At night's end, all six forwards on those two lines were on the positive side of the puck possession metrics, so we could see these combinations remain intact for Friday's home opener against Buffalo.
Sprong's assist was his first point as a member of the Capitals, and it came against the team that drafted him in the second round (46th overall) in the 2015 NHL Draft. Sprong debuted with the Penguins as a teenager in 2015-16, scoring a couple of goals in 18 games.
Two For Tuesday Tom - Skating on the top line with Nicklas Backstrom and Alex Ovechkin, Caps right wing Tom Wilson continued his hot start with a pair of late first-period goals that came less than three minutes apart.

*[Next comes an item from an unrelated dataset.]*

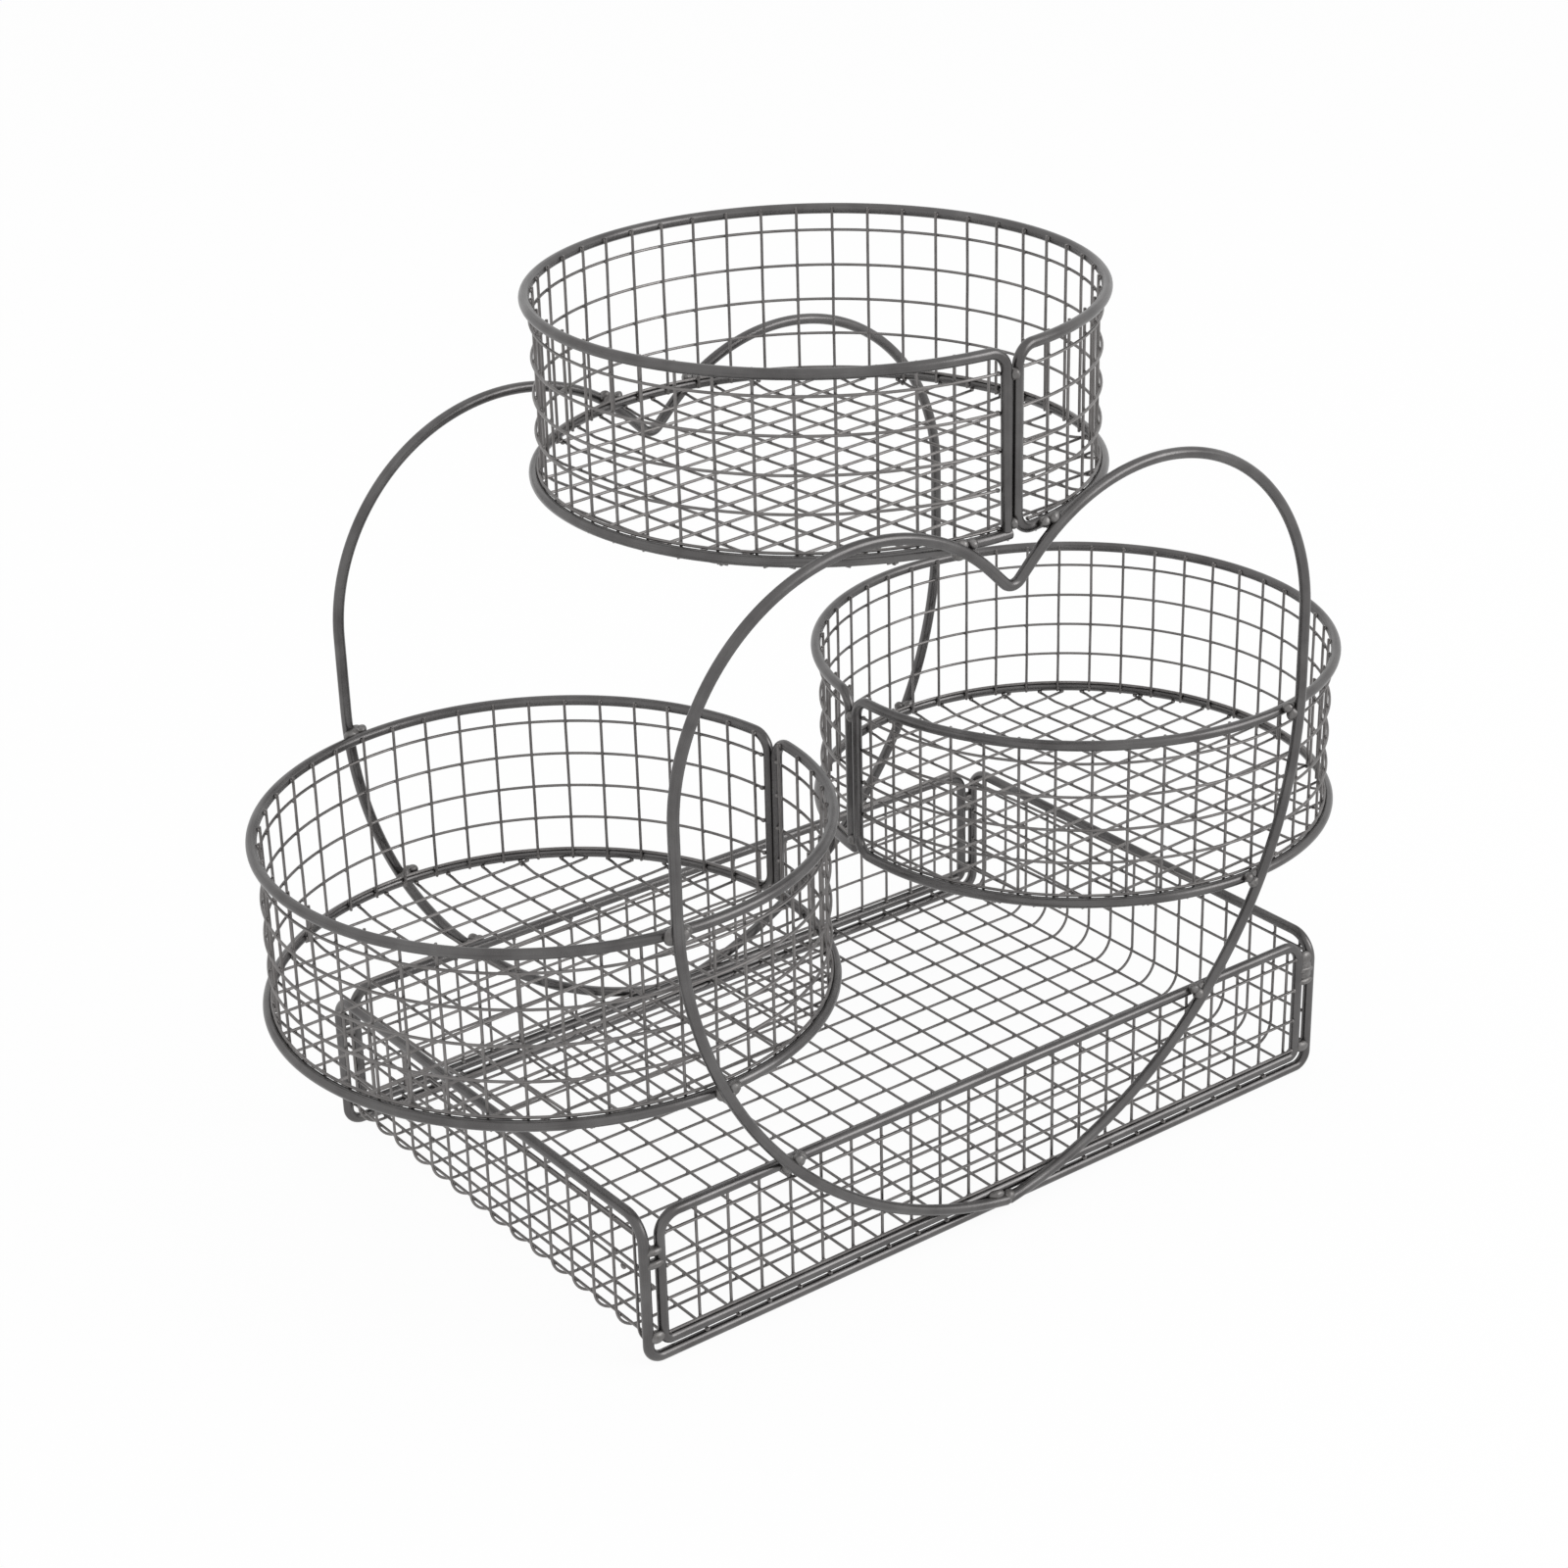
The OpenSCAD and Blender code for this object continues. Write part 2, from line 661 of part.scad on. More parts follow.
tray_end_frame();
tray_front_panel_frame();
tray_back_panel_frame();
tray_bed_long_wires();
tray_bed_cross_wires();
tray_front_panel_uprights();
tray_front_panel_rows();
tray_back_panel_uprights();
tray_back_panel_rows();
tray_corner_welds();
front_hoop();
back_hoop();
front_hoop_welds();
back_hoop_welds();
top_basket_frame();
top_basket_wall_uprights();
top_basket_wall_hoops();
top_basket_floor_long_wires();
top_basket_floor_cross_wires();
top_basket_seam_welds();
left_basket_frame();
left_basket_wall_uprights();
left_basket_wall_hoops();
left_basket_floor_long_wires();
left_basket_floor_cross_wires();
left_basket_seam_welds();
right_basket_frame();
right_basket_wall_uprights();
right_basket_wall_hoops();
right_basket_floor_long_wires();
right_basket_floor_cross_wires();
right_basket_seam_welds();
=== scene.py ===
import math

import bmesh
import bpy
import numpy as np
from mathutils import Matrix, Vector


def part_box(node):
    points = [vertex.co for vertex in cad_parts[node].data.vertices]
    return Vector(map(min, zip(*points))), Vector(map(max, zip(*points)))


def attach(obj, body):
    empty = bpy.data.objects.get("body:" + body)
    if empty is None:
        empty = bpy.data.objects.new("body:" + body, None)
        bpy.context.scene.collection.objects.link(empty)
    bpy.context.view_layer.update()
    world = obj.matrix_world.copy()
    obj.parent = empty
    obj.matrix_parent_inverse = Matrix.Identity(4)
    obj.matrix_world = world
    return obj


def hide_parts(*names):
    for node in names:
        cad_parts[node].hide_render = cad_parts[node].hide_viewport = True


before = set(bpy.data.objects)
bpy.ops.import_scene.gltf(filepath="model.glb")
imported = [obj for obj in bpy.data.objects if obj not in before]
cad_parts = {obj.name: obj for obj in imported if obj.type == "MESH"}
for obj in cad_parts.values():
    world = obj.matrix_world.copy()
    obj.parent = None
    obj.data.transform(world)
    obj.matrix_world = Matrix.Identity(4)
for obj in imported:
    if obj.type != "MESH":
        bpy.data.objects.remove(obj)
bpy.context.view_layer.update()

# Sizes in millimetres, the same as those the solids are made from
MM = 0.001
FRAME_R = 2.5
HOOP_R = 2.6
WIRE_R = 0.7
SPACING = 17.0
JOINT_GAP = 0.05

TRAY_L, TRAY_W, TRAY_H = 400.0, 256.0, 70.0
TRAY_TOP_BEND, TRAY_FOOT_BEND = 12.0, 7.0
PANEL_INSET, PANEL_LIFT = 8.2, 7.0
PANEL_TOP_BEND, PANEL_LOW_BEND = 10.0, 4.0
PANEL_FIRST_ROW, PANEL_WIRE_SHIFT = 8.4, -2.0
BED_BEND, BED_CROSS_SHIFT, BED_LONG_SHIFT = 12.0, 1.0, -2.0

HOOP_HALF_W, HOOP_BOTTOM_Z = 179.0, 5.5
HOOP_LOW_R, HOOP_SIDE_L = 213.0, 36.0
HUMP_R, NOTCH_R, NOTCH_ANGLE = 98.0, 6.0, math.radians(45)

BASKET_H, BASKET_BEND, SEAM_SPACING = 81.0, 9.0, 6.2
BASKET_FIRST_ROW = 10.0
SIDE_BASKET_X, SIDE_RING_Z, TOP_RING_LIFT = 157.0, 121.5, 21.0

CORNER_BEAD_Z, CORNER_BEAD_SPACING = 51.5, 6.4
SEAM_BEAD_DROP, SEAM_BEAD_RISE = 10.5, 5.0
ROD_BEAD_R = 2.4

# How far the floor wires' ends stay inside the ring's centre line, how far under it, and
# over what length the wires rise to it
RING_END, RING_SEAT, RISE_LENGTH = 0.6, 2.95, 12.0

# How far the foot of a basket's second seam rod leans towards the first
SEAM_LEAN = 0.6

# Fineness of the meshes: sides of a rod and of a wire, spacing of points in tight and in
# wide bends and along a wire
ROD_SIDES, WIRE_SIDES = 24, 8
TIGHT_PITCH, WIDE_PITCH, WIRE_PITCH = 0.8, 3.5, 8.5

# Share of a rod's radius that its cut ends are chamfered by, and the least angle between
# two faces that shows as an edge
CHAMFER, EDGE_ANGLE = 0.16, math.radians(40)

# How far the browning reaches from a weld, and how far apart along their length two rods
# can start in the same drawing marks
HEAT_REACH, MARK_SHIFT = 7.5, 977

# A direction that is along no weld's normal
ASKEW = (0.37, 0.21, 0.9)

# Derived places
STEP = 2 * WIRE_R + JOINT_GAP
SEAT = FRAME_R + WIRE_R + JOINT_GAP
REACH = 0.6 * FRAME_R
FOOT_Z = FRAME_R
TOP_Z = FOOT_Z + TRAY_H
PANEL_LOW_Z = FOOT_Z + PANEL_LIFT
PANEL_HALF = TRAY_L / 2 - PANEL_INSET
BED_LONG_Z = FOOT_Z + SEAT - STEP
BED_FLAT = TRAY_L / 2 - BED_BEND
BED_BEND_LEN = BED_BEND * math.pi / 2
BED_WALL_LEN = TOP_Z - BED_LONG_Z - BED_BEND - FRAME_R

HOOP_Y = TRAY_W / 2 + FRAME_R + HOOP_R + JOINT_GAP
LOW_X = HOOP_HALF_W - HOOP_LOW_R
LOW_Z = HOOP_BOTTOM_Z + math.sqrt(HOOP_LOW_R**2 - LOW_X**2)
LOW_END = math.acos((JOINT_GAP - LOW_X) / (HOOP_LOW_R - HOOP_R))
HUMP_X = HOOP_HALF_W - HUMP_R
HUMP_Z = LOW_Z + HOOP_SIDE_L
FLANK_TOP_X = HUMP_X - HUMP_R * math.sin(NOTCH_ANGLE)
FLANK_TOP_Z = HUMP_Z + HUMP_R * math.cos(NOTCH_ANGLE)
FLANK_LOW_X = NOTCH_R * math.sin(NOTCH_ANGLE)
FLANK_LOW_Z = FLANK_TOP_Z - (FLANK_TOP_X - FLANK_LOW_X) * math.tan(NOTCH_ANGLE)
NOTCH_Z = FLANK_LOW_Z + NOTCH_R * math.cos(NOTCH_ANGLE)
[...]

Dating back to Friday's game in Buffalo, Wilson has now had a hand in five of the Capitals' last eight goals at 5-on-5, scoring three - including the game-winner on Friday - and setting up two others.
Crooked Numbers - Pittsburgh has yielded multiple goals in the first period of each of its first four games this season. The Pens have surrendered 10 first-period goals this season; no other club in the league has yielded more than five.

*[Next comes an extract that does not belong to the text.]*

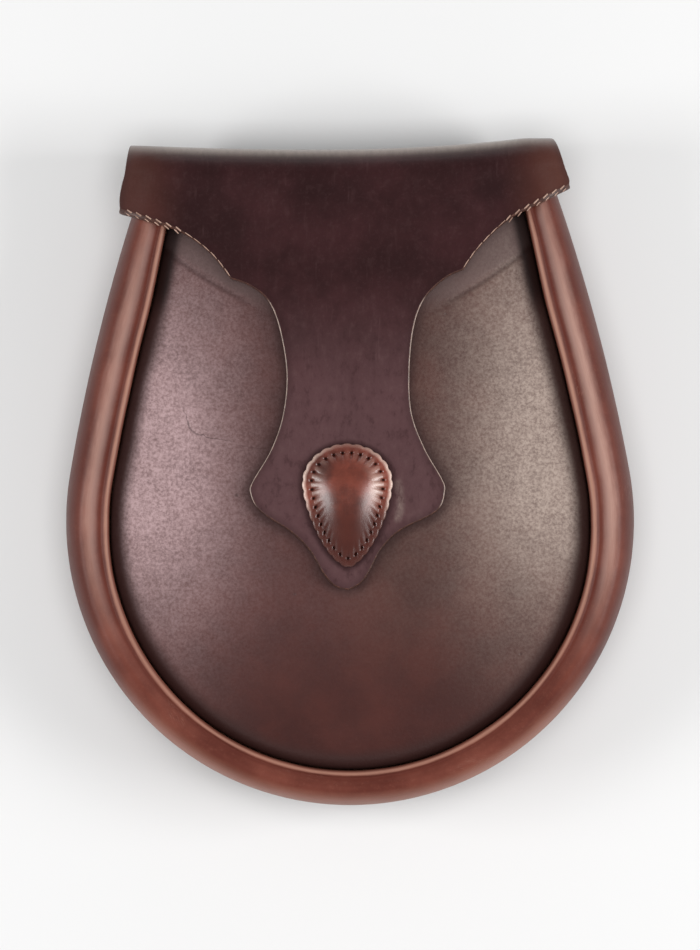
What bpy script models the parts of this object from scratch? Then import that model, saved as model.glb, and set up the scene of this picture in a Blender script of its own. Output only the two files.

"I wish I had an explanation for the start," says Pens coach Mike Sullivan. "It wasn't very good obviously, and our players knew it and I told them that between periods: 'We've got to have a will to win here, we've got to be a hungry team.' For whatever reason, we didn't have it in the first period."
By The Numbers - For the fourth time in as many games, Washington went shorthanded more times (three) than it went on the power play (two) in Tuesday's game … John Carlson led the Caps with 22:10 in ice time … Kuznetsov led the Caps with six shots on net and eight shot attempts … The Caps outhit the Pens 54-37 on the night, Wilson leading the way with 10 … Carlson, Brenden Dillon, Dmitry Orlov and Carl Hagelin each blocked two shots to lead the Caps … Kuznetsov won six of 10 face-offs (60%).